|Jackson Pollock, One: Number 31, 1950|
Pollock's work has often been the subject of derision- soliciting comments like, "I can do that.", " that seems so easy- just throwing paint on a canvas" and other uninformed responses. In point of fact, my father-in-la, Jack Pollock (no relationship to Jackson), had an original Jack Pollock on their hall wall- a piece that he created to look like a real Jackson Pollock. I hated it.
The Times article gives a much more detailed examination of what it took for Jackson Pollock to create these pieces. The article notes,
"... these canvases “were really carefully conceived compositions.” Pollock he said, “looked at these paintings with a level of detail that was so great even we can’t understand it.”
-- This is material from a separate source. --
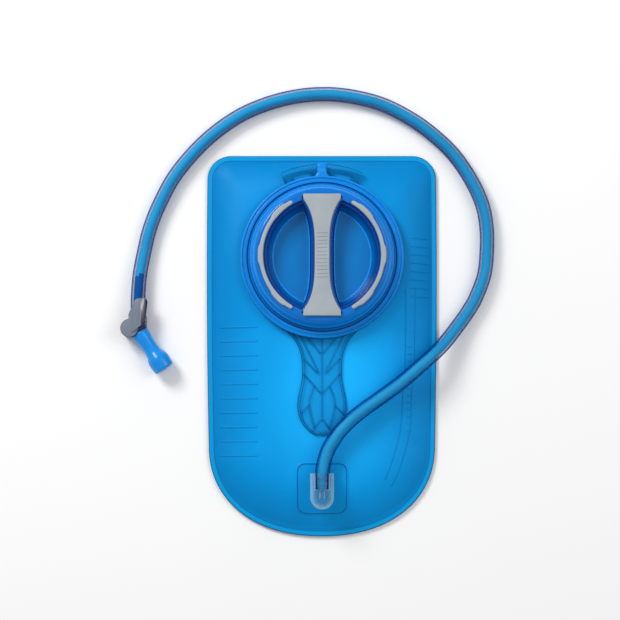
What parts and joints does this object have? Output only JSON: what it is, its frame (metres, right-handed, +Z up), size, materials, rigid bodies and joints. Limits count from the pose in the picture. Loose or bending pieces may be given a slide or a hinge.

I would never be so presumptuous to compare myself to the likes of this great artist, but I do understand that sometimes pieces that look so easy to compose are often difficult to execute.I am at the engineering part of my new piece- trying to figure out how all the disparate pieces go together. I sit and stare at my board until I figure out what gets sewn in what order. I find it like 3 dimensional soduko- it challenges my brain and makes me think. It is also where I start to refine a piece. With overall massing done, it is at this point that I figure out precisely where a line starts and stops, what angle will be my final choice, and which color in my palette works the best. It is painstakingly slow- but like meditation. I listen to music in the background- and can spend hours and hours to get even one square foot to work. And I am sure that sometimes people may look at my work and think that there is not much to it... lines that are sewn together. But like Pollock, I understand that getting those lines to work is not as easy as it looks.